On the 25-yard touchdown pass to Robinson in the third quarter, Kupp had an option route in the slot, but Stafford said he saw something pre-snap. He told Robinson to "be live" on his go ball, thinking he may get single coverage on the second down play. He was right, and the ball was placed where only Robinson could get it, despite the defensive pass interference.
"You can't double cover everybody on the team," Robinson said. "You gotta leave somebody open and those guys (Kupp and Nacua) get a lot of those double coverages, so it leaves me a lot of 1-on-1 time and Matthew was able to see that… I'm a pretty good player myself, too."
Robinson's fourth quarter score put the Rams up 28-20 in the final minutes, and they came out with a huge victory. So much of the team's offensive success could be traced back to the competitive fire and defensive attention that Kupp and Nacua brought to the offense.
Even the offensive line, who didn't allow a single pressure on 12 Vikings blitzes, according to Next Gen Stats, felt that impact. And against a team that is known for creating pressure from distinct looks, that is no small feat.
"Oh my god, that was so nice (to have them back), honestly," offensive lineman Alaric Jackson told theRams.com. "Just because Puka and Cooper and Matthew are on the same page, they see the game the same way."
That made it easier for the offense to flow as they had expected it to this season.
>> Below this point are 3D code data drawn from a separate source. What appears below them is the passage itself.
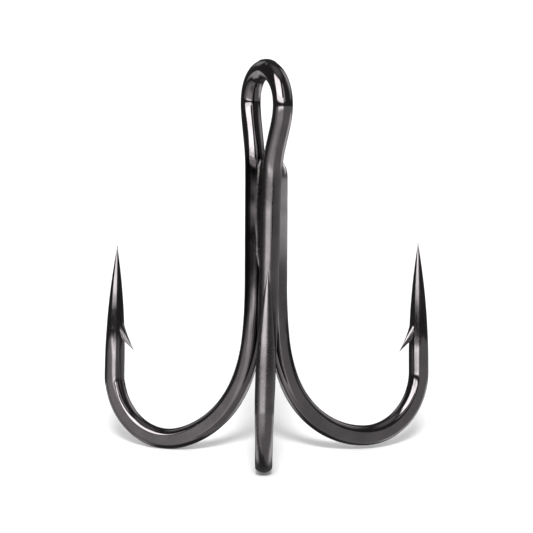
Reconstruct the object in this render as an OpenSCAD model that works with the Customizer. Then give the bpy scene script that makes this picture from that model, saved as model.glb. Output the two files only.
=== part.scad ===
// Treble hook: a double hook bent from one wire, a single hook laid into its groove, and the braze between them.
// +Z runs up the shank to the line eye. The origin is the centre of the eye.
// The single hook points along +Y and the double hook's two points lie 120 degrees to each side of it.

/* [Wire] */
// Diameter of the hook wire
wire_d = 2.5; // [2.3:0.05:2.6]
// Distance from the hook's axis to the middle of each shank
shank_offset = 1.62; // [1.55:0.01:1.7]

/* [Line eye] */
// Radius of the eye's round top, to the middle of the wire
eye_r = 4.05; // [3.6:0.05:4.5]
// Depth below the eye's centre where its sides turn inwards
eye_side = 1.3; // [1.2:0.05:1.6]
// Half the distance between the limbs below the eye
limb_x = 1.65; // [1.6:0.05:1.8]
// Depth of the bend in the limbs
limb_depth = 7.2; // [7:0.1:8]
// Depth where both limbs run straight down beside each other
bundle_depth = 13; // [12:0.5:15]

/* [Bends] */
// Depth below the eye's centre where the shanks begin to curve outwards
flare_depth = 22.9; // [22.8:0.1:24]
// Radius of the slow curve where each shank leaves the bundle
sweep_r = 60; // [55:1:65]
// Angle turned by the slow curve
sweep_angle = 6.5; // [5:0.1:8]
// Radius of the curve at the foot of the shank
flare_r = 19.7; // [18:0.1:21]
// Angle turned by the curve at the foot of the shank
flare_angle = 15; // [12:0.1:18]
// Radius of the bottom of the bend
heel_r = 13.3; // [12.5:0.1:14]
// Angle turned by the bottom of the bend
heel_angle = 59.9; // [56:0.1:63]
// Radius of the outer side of the bend
throat_r = 7.6; // [7:0.1:8.2]
// Angle by which each point leans in towards the shank
point_lean = 1.1; // [0:0.1:4]

/* [Points] */
// Length of the straight spear from the bend to its tip
spear_len = 16.4; // [16:0.1:18]
// Length over which the spear narrows to its point
taper_len = 15; // [12:0.1:15.5]
// Radius of the blunt end of each point
tip_r = 0.06; // [0.04:0.01:0.1]

/* [Barbs] */
// Distance from the tip to the root of the barb's cut
barb_root = 11; // [10:0.1:11.5]
// Distance from the tip to the free end of the barb
barb_end = 13.1; // [12.8:0.1:13.4]
// Distance that the barb stands out from the wire
barb_rise = 1.25; // [0.8:0.05:1.4]
// Depth of the barb's cut into the wire
barb_cut = 0.6; // [0.4:0.05:0.8]

/* [Forging] */
// Thickness of the wire at the flattened bottom of the bend
forged_t = 2.12; // [1.9:0.01:2.25]
// Thickness of the wire where the flats meet the spear
forged_upper_t = 2.36; // [2.3:0.01:2.5]

/* [Single hook] */
// Depth below the eye's centre of the top of the single hook
single_top = 7.3; // [7:0.1:10]
// Height of the single hook's domed end
dome_h = 2.2; // [1:0.1:3]

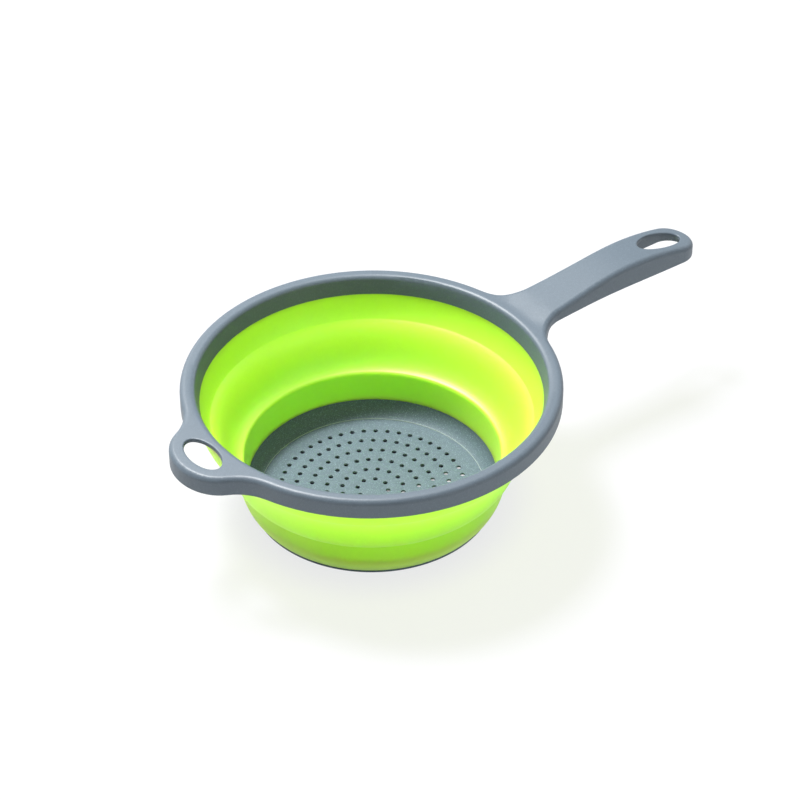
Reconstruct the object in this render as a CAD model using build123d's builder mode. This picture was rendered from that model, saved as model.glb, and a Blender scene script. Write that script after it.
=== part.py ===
# Collapsible colander: a stiff rim with a long handle and a helper tab, a flexible
# two-fold wall, and a stiff perforated base. Millimetres, +Z up, origin at the centre of
# the flat underside, handle along +X.
from build123d import *
import math
import os

os.makedirs("parts", exist_ok=True)

# Rim: an inverted U channel, open from below
rim_radius = 100.5  # outside of the skirt
rim_height = 76.8  # crest above the table
skirt_depth = 10.4  # crest down to the skirt's lower edge
channel_width = 10.0  # outside of the skirt to the lower edge of the inner wall
mouth_depth = 10.3  # crest down to the lower edge of the inner wall
mouth_draft = 2.4  # how far the inner wall leans outwards over its depth
rim_wall = 2.0  # walls of the channel, the tab and the handle
rim_roof = 2.2  # roof of the channel, the tab and the handle
crest_round = 3.0  # outer edge of the crest, the tab and the handle
mouth_round = 3.0  # inner edge of the crest

# Gussets across the channel, none under the handle or the tab
gusset_wall = 1.2
gusset_height = 3.6
gusset_spacing = 15.0  # degrees
gusset_free_angle = 25.0  # degrees left free each side of the handle and of the tab

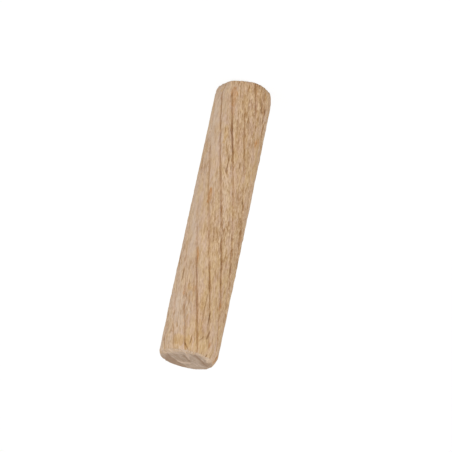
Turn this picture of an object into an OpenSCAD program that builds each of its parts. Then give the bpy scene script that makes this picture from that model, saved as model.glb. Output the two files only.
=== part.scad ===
// Fluted wooden dowel pin, standing on one end.
// One solid: a round beech pin with rounded, slightly off-centre ends and
// narrow left-handed spiral flutes that let glue and air out of the hole.
// Origin: centre of the lower end face. +Z runs along the pin's axis.

/* [Pin] */
// Diameter over the lands, which is the drilled hole's nominal size
pin_d = 8; // [6:0.5:12]
// Length from end face to end face
pin_len = 40; // [25:1:60]

/* [Flutes] */
// Number of flutes round the pin
flute_count = 14; // [8:1:16]
// Width of a flute's mouth, as a share of the pitch between two flutes
flute_share = 0.22; // [0.16:0.02:0.4]
// Depth of a flute below the lands
flute_depth = 0.25; // [0.15:0.05:0.45]
// Angle between a flute and the pin's axis, turning left-handed
flute_angle = 12.6; // [4:0.2:18]
// Where the first flute starts on the lower end, round from +X
flute_start = 20; // [0:0.5:30]

/* [Upper end] */
// Radial cut of the rounded edge at the upper end face
top_cut = 0.6; // [0.35:0.05:0.8]
// Length of the rounded edge along the upper end
top_run = 1.05; // [0.6:0.05:1.2]
// How far the upper rounding sits off the pin's axis
top_shift = 0.24; // [0:0.02:0.24]
// Direction of that shift, round from +X
top_shift_dir = 65; // [0:5:355]

/* [Lower end] */
// Radial cut of the rounded edge at the lower end face
foot_cut = 0.35; // [0.35:0.05:0.8]
// Length of the rounded edge along the lower end
foot_run = 1.0; // [0.6:0.05:1.2]
// How far the lower rounding sits off the pin's axis
foot_shift = 0.22; // [0:0.02:0.24]
// Direction of that shift, round from +X
foot_shift_dir = 310; // [0:5:355]

/* [Hidden] */

pin_r = pin_d / 2;

// Crown radius of the rounded edges, about that of the pin itself, and how
// much steeper than the arc the cone is that leads into it
crown_r = 0.98 * pin_r;
lead_in = 2;

// Flutes: mouth on the surface, twist over the length and steps along it
flute_mouth = flute_share * PI * pin_d / flute_count;
flute_twist = pin_len * tan(flute_angle) / pin_r * 180 / PI;
flute_rise = 0.12;
step_deg = 4;

// Wood of the pin
beech = [0.79, 0.66, 0.51];

// Cross-section of one flute, a rounded trough that opens outwards at +X.
// The rim points lie a little outside the surface, so that the cut is clean.
module flute_section() {
    trough = [for (i = [-3 : 3])
        let (t = i / 3)
        [pin_r - flute_depth * (1 - t * t), t * flute_mouth / 2]];
    rim = [
        [pin_r + flute_rise, flute_mouth / 2],
        [pin_r + flute_rise, -flute_mouth / 2]
    ];
    polygon(concat(trough, rim));
}

// All flutes at once, as one twisted extrusion along the whole pin.
module flutes()
    rotate(flute_start)
        linear_extrude(
            height = pin_len,
            twist = flute_twist,
            slices = ceil(flute_twist / step_deg)
        )
            for (i = [0 : flute_count - 1])
                rotate(i * 360 / flute_count)
                    flute_section();

// Envelope whose upper edge is rounded by an arc of crown_r. The arc starts
// on the pin's surface, run below the end face, and meets the face cut inside
// the surface. Below the arc the envelope widens as a cone, so that it clears
// the pin's side all round when it is shifted.
module rounded_end(cut, run) {
    half_chord = norm([cut, run]) / 2;
    sag = sqrt(crown_r * crown_r - half_chord * half_chord);
    across = [run, cut] / norm([cut, run]);
    centre = [pin_r - cut / 2, pin_len - run / 2] - sag * across;
    start = [pin_r, pin_len - run];
    flare = atan2(start[1] - centre[1], start[0] - centre[0]) + lead_in;
    cone_r = pin_r + start[1] * tan(flare);
    rotate_extrude($fn = 96)
        union() {
            polygon([[0, 0], [cone_r, 0], start, [0, start[1]]]);
            intersection() {
                translate(centre)
                    circle(r = crown_r, $fn = 96);
                translate([0, start[1] - run])
                    square([pin_d, 2 * run]);
            }
        }
}

module dowel_pin()
    color(beech)
        difference() {
            intersection() {
                cylinder(r = pin_r, h = pin_len, $fn = 96);
                rotate(top_shift_dir)
                    translate([top_shift, 0])
                        rounded_end(top_cut, top_run);
                translate([0, 0, pin_len])
                    rotate(foot_shift_dir)
                        translate([foot_shift, 0])
                            mirror([0, 0, 1])
                                rounded_end(foot_cut, foot_run);
            }
            flutes();
        }

dowel_pin();
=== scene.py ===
import math
from itertools import product

import bpy
import numpy as np
from mathutils import Matrix, Vector


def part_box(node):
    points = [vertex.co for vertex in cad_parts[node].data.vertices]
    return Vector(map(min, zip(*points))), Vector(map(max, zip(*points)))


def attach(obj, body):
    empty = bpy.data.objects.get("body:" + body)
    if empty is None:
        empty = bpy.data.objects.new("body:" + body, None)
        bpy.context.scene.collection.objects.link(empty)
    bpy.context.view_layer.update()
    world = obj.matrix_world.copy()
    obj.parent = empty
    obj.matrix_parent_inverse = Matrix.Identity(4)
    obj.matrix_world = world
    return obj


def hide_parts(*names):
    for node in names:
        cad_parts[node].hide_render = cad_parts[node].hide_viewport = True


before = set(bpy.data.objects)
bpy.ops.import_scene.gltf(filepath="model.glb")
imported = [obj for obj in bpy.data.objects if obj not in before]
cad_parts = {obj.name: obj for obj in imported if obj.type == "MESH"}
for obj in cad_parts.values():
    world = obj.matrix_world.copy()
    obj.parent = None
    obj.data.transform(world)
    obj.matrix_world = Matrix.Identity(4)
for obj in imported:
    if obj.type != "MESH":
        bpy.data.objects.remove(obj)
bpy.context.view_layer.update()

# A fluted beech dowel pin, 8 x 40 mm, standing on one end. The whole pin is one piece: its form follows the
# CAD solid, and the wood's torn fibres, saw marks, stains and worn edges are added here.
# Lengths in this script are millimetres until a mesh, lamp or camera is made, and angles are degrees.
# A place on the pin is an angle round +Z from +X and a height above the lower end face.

MM = 0.001
low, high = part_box("dowel_pin")

# ---------------------------------------------------------------- dimensions, as in the CAD model
PIN_R = max(high.x, high.y, -low.x, -low.y) / MM
PIN_LEN = (high.z - low.z) / MM
CROWN_R = 0.98 * PIN_R      # radius of the arc that rounds an end
LEAD_IN = 2                 # how much more the cone below that arc opens than the arc does where they meet

FLUTE_COUNT = 14
FLUTE_SHARE = 0.22          # share of the pitch that the mouth of a flute takes
FLUTE_DEPTH = 0.25
FLUTE_ANGLE = 12.6          # from the axis
FLUTE_START = 20            # where flute 0 meets the lower end
FLUTE_PITCH = 360 / FLUTE_COUNT
FLUTE_MOUTH = FLUTE_SHARE * math.radians(FLUTE_PITCH) * PIN_R
FLUTE_TURN = math.degrees(math.tan(math.radians(FLUTE_ANGLE)) / PIN_R)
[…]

From screens (4-of-4, 32 yards) to play-action passes (6-of-9, 68 yards), Stafford executed every assignment. He hit a clutch deep ball, intermediate routes to all fields and feasted in the underneath areas.
Nacua was Stafford's most frequent target of the night (nine targets). Nacua had success all over gridiron, but beyond that, he was "excited to get out there and hit somebody" in the run game. That's the type of eclectic excitement that he, Kupp and Stafford perpetuated throughout the game, and it led to the Rams' highest score of the season.
"(Stafford had) the big dog energy," Nacua said. "Everyone wants to be the big dog, but we know who our leader is and who's the alpha of our pack, and when he's got that mojo, everybody rolls through him."